Влюбленные глядели друг на друга тем самым говорящим взглядом, который у других вызывает раздражение, и вели разговор одними глазами, гордясь тем, что слова им не нужны. Отто потянулся за кисетом, висевшим на поясе, но Лилиане до него добраться было легче, поэтому именно она его отвязала. Из кисета она вынула кожаный мешочек поменьше, который и передала Отто. На наших глазах Отто развязал тесемки, вынул из мешочка небольшой листок пергамента, сложенный вчетверо, и отдал Грегору. На сгибе пергамент был запечатан воском, а еще воском была смазана целиком одна сторона, чтобы остался след от печати: пятилепестковый цветок зверобоя.
— Когда наш король Филипп послал гонца из Германии за новостями, тот заработал дополнительную плату за доставку этого частного послания помимо главного.
— Это моя печать, — зачем-то сказал Грегор.
Отто жестом показал, чтобы брат открыл письмо. Грегор сломал печать кончиком кинжала, развернул пергамент, потом еще раз, и листок лег тюльпанным бутоном на его большую ладонь. Пергамент был старый, тонкий и мягкий. А в самой его серединке пристроилась прядка бесцветного пуха, перехваченная голубой ниткой. Грегор уставился на нее во все глаза.
— Сказать, что это такое? — нетерпеливо спросил Отто.
— Я и сам вижу. Это пух, — удивленно ответил Грегор, продолжая не отрываясь смотреть в сердцевину листка.
— Это волосы, — поправила его Лилиана. — Детские волосы.
— Это волосы твоего сына, Грегор, — улыбнулся Отто. — Ты сделал из меня дядю.
Грегор резко вдохнул и чуть не выронил пергамент. Лилиана спасла листок из огромной лапищи, мы с Джамилей начали его поздравлять на наших родных языках, учиняя небольшую какофонию, а Грегор, поднявшись, отвернулся от нас, переполненный чувствами. Отто вскочил, огрел его по спине, бросился обнимать.
— Открой мой ранец, бритт! — выкрикнул он, указывая на кожаный мешок возле двери. — Вынь оттуда бурдюк. Я привез из Фракии лучшее вино. Специально приберег для такого случая. Так давайте же все выпьем прямо сейчас.
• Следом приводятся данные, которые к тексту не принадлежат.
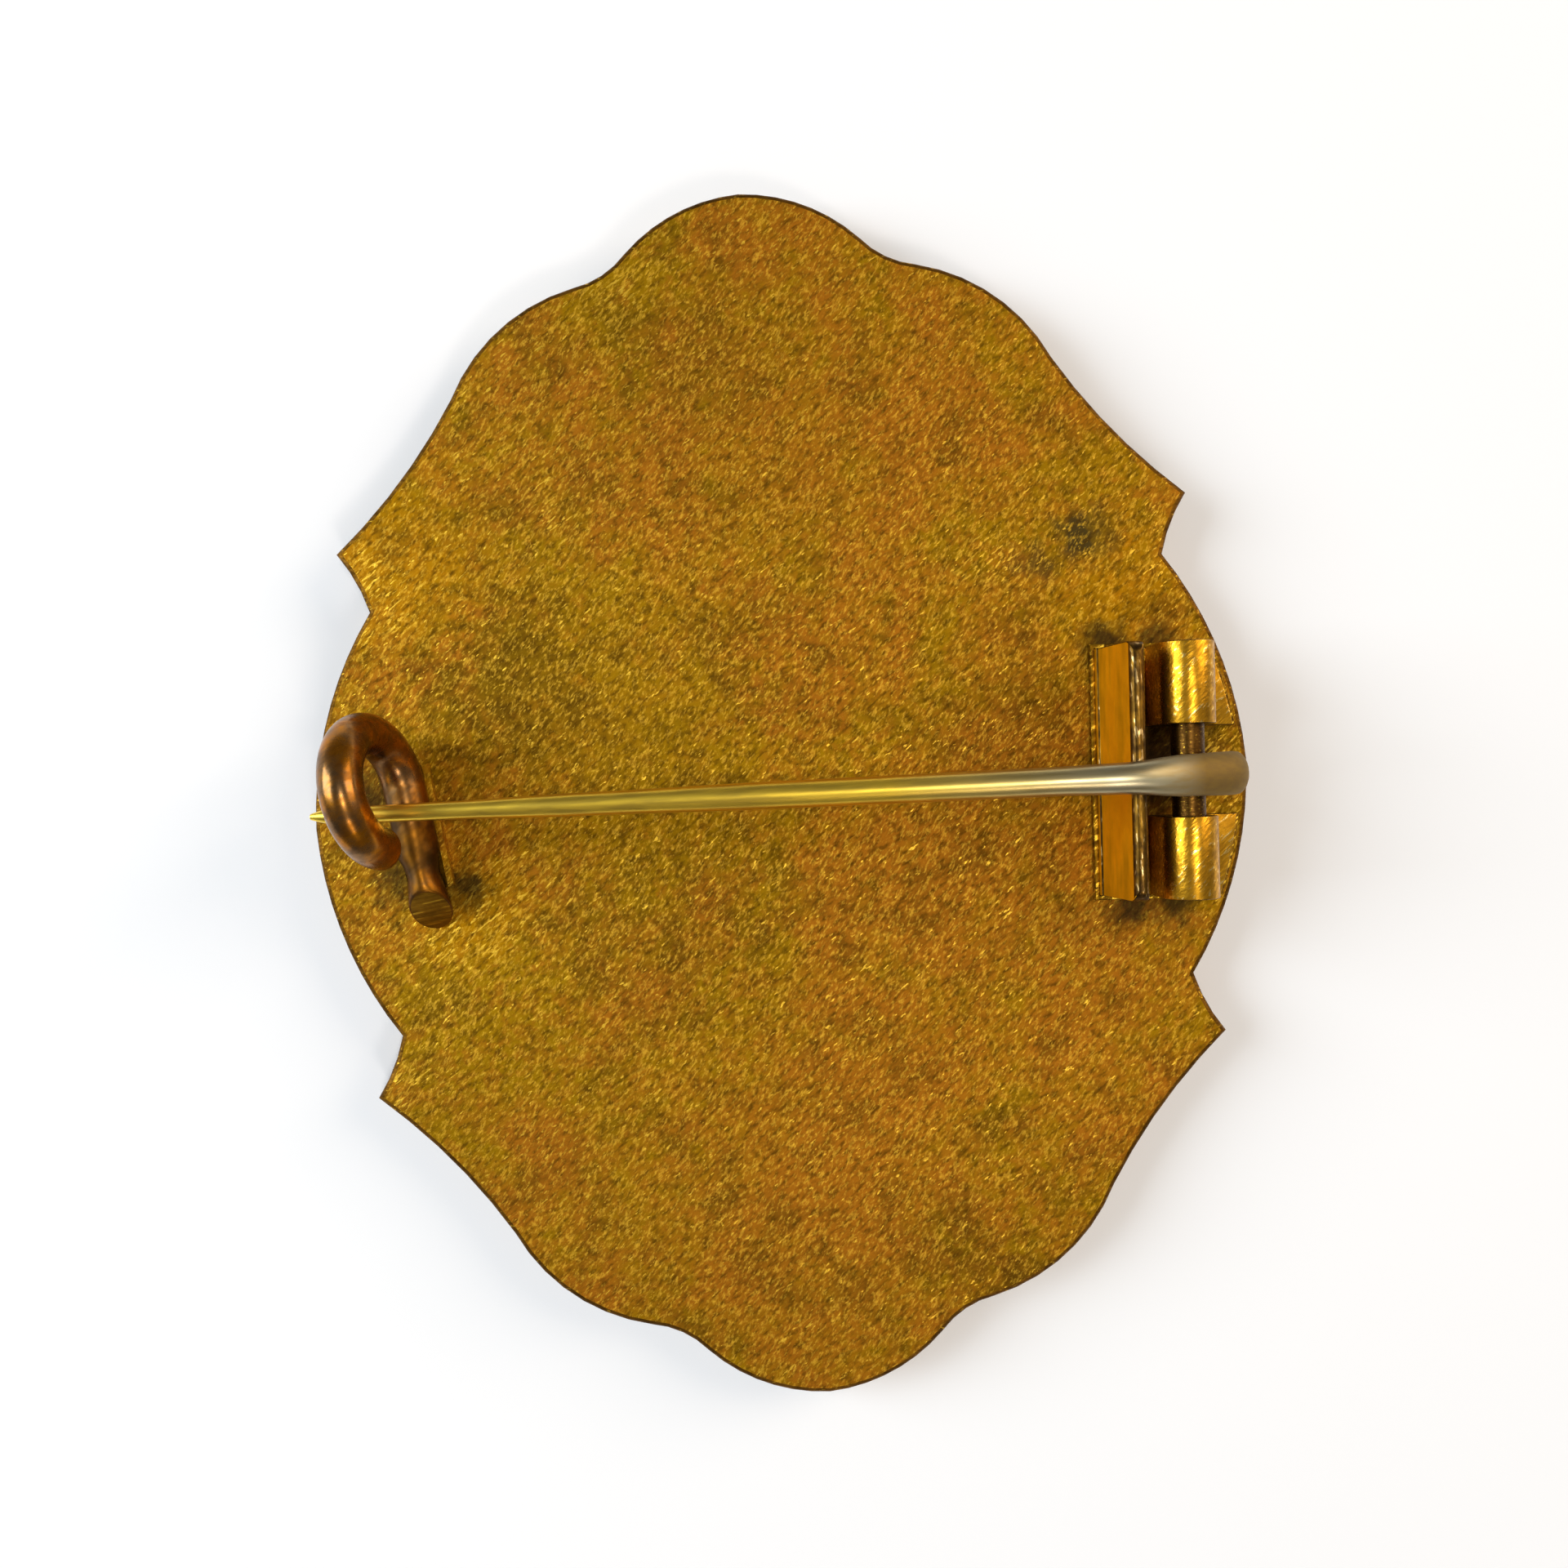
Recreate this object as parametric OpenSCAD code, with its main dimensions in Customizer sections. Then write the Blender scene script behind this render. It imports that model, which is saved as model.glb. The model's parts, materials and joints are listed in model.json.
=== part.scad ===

Он хлопнул в ладоши и завел очень бойкую германскую песенку.
Будь на его месте кто-нибудь другой, я бы решил, что он притворно веселится из вежливости или в насмешку. Но Отто никогда не тратил времени на вежливость и был слишком безыскусным, чтобы изображать интерес просто так, ради развлечения. Он действительно искренне радовался за удачу другого человека. Как трогательно было видеть его бескорыстие.
— Десять пальчиков на ручках и десять на ножках? — спросила Джамиля, когда бурдюк пошел по кругу.
К этому времени Отто завершил куплет с глупыми прыжками и кручением бедрами, а Грегор успел взять себя в руки, чтобы присоединиться к нам. В уголках его глаз застыли слезы.
Я сделал глоток вина. Оно было весьма неплохое, но у Мурзуфла мы пили и получше.
— Такой маленький человечек, а уже с волосенками? Верный признак мужского здоровья, — одобрительно провозгласил я.
— Это волосы на голове, а не на щеках, — сказала Джамиля. — А как чувствует себя его мать?